• WHAT IS ASKED:
Scan the data. Collect each line that contains the word "JSON".

• DATASET RECORDS:
┄┄┄┄┄┄┄┄┄┄┄┄┄┄┄┄┄┄┄┄

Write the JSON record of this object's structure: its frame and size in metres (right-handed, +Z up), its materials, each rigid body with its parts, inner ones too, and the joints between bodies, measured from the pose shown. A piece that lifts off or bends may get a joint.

┄┄┄┄┄┄┄┄┄┄┄┄┄┄┄┄┄┄┄┄

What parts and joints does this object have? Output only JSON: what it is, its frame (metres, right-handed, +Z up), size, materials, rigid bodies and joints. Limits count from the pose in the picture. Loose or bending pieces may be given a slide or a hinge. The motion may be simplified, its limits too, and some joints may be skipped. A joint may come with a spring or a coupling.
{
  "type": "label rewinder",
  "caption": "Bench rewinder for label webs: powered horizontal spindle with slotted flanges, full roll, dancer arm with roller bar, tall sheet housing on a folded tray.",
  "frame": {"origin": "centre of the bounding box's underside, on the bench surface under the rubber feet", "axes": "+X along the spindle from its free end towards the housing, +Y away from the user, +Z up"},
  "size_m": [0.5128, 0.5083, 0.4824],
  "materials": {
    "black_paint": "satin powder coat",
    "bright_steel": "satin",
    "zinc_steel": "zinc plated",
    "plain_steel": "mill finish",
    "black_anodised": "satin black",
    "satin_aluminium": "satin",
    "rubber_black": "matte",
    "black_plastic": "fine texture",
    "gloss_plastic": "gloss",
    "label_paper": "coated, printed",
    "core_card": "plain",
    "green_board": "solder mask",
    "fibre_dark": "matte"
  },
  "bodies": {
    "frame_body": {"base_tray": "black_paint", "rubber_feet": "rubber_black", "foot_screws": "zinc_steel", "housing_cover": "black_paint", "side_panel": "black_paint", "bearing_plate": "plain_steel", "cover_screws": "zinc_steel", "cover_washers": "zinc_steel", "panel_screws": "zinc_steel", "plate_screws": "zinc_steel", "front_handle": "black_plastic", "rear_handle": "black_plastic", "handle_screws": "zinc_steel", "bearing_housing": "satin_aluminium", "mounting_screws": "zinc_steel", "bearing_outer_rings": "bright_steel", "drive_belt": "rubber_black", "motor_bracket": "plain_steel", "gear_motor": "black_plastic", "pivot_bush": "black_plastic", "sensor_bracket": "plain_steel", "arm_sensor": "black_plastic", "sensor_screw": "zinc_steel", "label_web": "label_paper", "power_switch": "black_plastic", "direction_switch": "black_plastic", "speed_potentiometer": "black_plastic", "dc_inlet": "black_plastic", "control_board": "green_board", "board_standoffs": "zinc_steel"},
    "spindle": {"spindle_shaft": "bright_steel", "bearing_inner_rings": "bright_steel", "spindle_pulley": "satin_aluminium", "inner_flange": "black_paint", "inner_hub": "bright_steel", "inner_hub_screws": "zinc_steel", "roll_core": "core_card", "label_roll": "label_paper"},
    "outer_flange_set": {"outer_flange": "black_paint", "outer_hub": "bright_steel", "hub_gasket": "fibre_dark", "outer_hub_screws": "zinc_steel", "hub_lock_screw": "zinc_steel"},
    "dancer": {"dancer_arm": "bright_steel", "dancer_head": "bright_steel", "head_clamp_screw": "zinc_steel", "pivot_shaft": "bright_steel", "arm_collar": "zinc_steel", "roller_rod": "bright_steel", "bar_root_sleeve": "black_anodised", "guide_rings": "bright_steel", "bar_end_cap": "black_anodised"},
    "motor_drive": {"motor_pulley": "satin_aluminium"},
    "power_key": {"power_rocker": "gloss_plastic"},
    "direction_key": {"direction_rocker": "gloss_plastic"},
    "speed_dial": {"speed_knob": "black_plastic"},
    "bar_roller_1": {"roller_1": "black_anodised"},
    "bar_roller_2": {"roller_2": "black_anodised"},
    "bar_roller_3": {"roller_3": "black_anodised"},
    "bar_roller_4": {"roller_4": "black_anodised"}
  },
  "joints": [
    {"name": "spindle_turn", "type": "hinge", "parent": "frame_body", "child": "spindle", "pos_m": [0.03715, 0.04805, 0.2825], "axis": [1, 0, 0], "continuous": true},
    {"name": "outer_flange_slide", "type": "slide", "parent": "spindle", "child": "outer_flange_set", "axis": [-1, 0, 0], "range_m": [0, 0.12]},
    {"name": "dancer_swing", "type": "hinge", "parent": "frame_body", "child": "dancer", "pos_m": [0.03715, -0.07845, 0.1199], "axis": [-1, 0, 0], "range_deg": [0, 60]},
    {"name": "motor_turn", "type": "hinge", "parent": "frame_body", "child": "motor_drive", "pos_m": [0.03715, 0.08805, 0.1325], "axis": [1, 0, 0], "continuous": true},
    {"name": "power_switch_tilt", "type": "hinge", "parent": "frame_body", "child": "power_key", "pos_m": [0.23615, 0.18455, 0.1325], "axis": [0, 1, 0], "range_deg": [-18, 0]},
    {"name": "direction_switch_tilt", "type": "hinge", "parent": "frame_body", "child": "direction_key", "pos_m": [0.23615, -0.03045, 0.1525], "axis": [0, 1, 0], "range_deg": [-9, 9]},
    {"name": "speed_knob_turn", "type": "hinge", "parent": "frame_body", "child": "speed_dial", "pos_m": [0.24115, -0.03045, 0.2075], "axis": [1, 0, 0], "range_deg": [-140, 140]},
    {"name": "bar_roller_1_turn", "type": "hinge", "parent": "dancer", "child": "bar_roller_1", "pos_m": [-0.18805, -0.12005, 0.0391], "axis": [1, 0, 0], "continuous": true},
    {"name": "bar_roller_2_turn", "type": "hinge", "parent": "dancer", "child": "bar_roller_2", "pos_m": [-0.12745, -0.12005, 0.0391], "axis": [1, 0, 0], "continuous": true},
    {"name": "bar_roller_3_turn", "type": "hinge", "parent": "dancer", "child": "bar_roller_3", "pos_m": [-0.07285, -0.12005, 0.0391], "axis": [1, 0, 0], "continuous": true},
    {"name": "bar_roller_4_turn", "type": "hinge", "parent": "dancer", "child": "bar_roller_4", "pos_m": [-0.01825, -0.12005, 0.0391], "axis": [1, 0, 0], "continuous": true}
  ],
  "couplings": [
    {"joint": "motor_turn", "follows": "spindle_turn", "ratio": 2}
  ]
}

┄┄┄┄┄┄┄┄┄┄┄┄┄┄┄┄┄┄┄┄

• RESULT OF THIS TASK:
Write the JSON record of this object's structure: its frame and size in metres (right-handed, +Z up), its materials, each rigid body with its parts, inner ones too, and the joints between bodies, measured from the pose shown. A piece that lifts off or bends may get a joint.
What parts and joints does this object have? Output only JSON: what it is, its frame (metres, right-handed, +Z up), size, materials, rigid bodies and joints. Limits count from the pose in the picture. Loose or bending pieces may be given a slide or a hinge. The motion may be simplified, its limits too, and some joints may be skipped. A joint may come with a spring or a coupling.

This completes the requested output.